Google has been filtering your searches based on personal preference, and since this has caused some stir in the online community, Google is now releasing a way of opting out of Google's personalized search results.
Over the past few months, there's been some concern regarding Google's personalized search. Google collects data on dozens of different factors, including where you are and what your previous searches have been, and then uses that information to improve the results of future searches based on what you probably want to look for. For example, if you've previously searched for "iPad", then searching for tablets will be more likely to give you results on iPads rather than, say, the Galaxy Tab.

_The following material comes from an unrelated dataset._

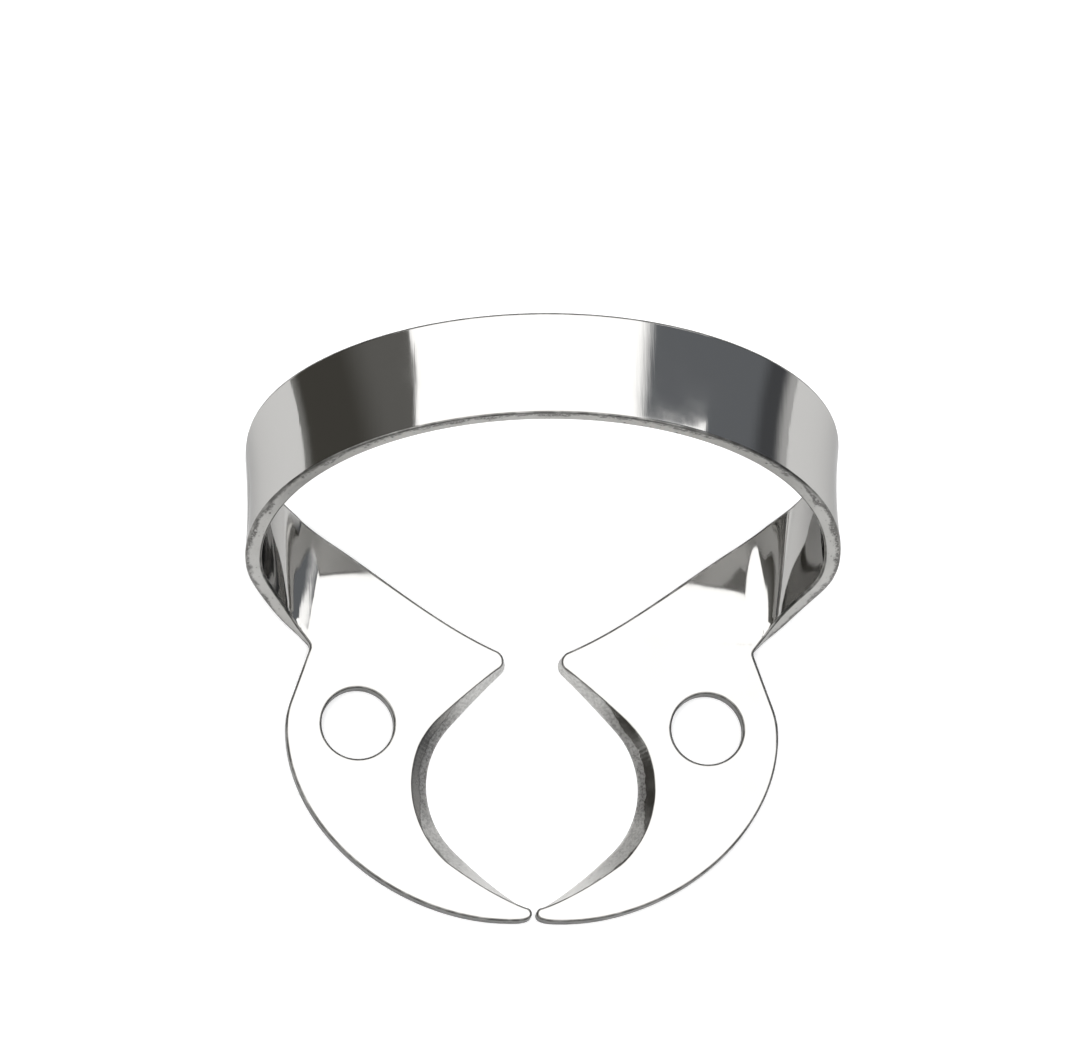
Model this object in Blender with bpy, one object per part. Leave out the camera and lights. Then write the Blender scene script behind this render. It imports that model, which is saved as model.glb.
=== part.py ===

At first glance, this might sound like a good thing, and to an extent, it is. Personalized searching means finding what you're looking for faster and with more ease. However, there is a dark side to personalized searches: they edit the web for you, without alerting you or asking permission. This puts you in an information bubble, which restricts the flow of information to you and may narrow your world view. For example, during the height of the political crisis in Egypt, a test was conducted where two people googled the word "Egypt". One of them did receive results focused around the political situation, while the other only received travel links.
Many people are reaching the conclusion that personalized searches isn't for them, and Google has responded by letting their users turn off this search feature. If you have a Google account, such as a Gmail account, you can do this by accessing your account settings and choosing “pause” under Google search. This will stop Google from collecting any further information. Pressing "delete all" web history will also remove previously stored data.
If you do not have a Google apps account, you will have to install a tracking cookie which alerts Google not to store search data. The cookie can downloaded form google.com/history/optout.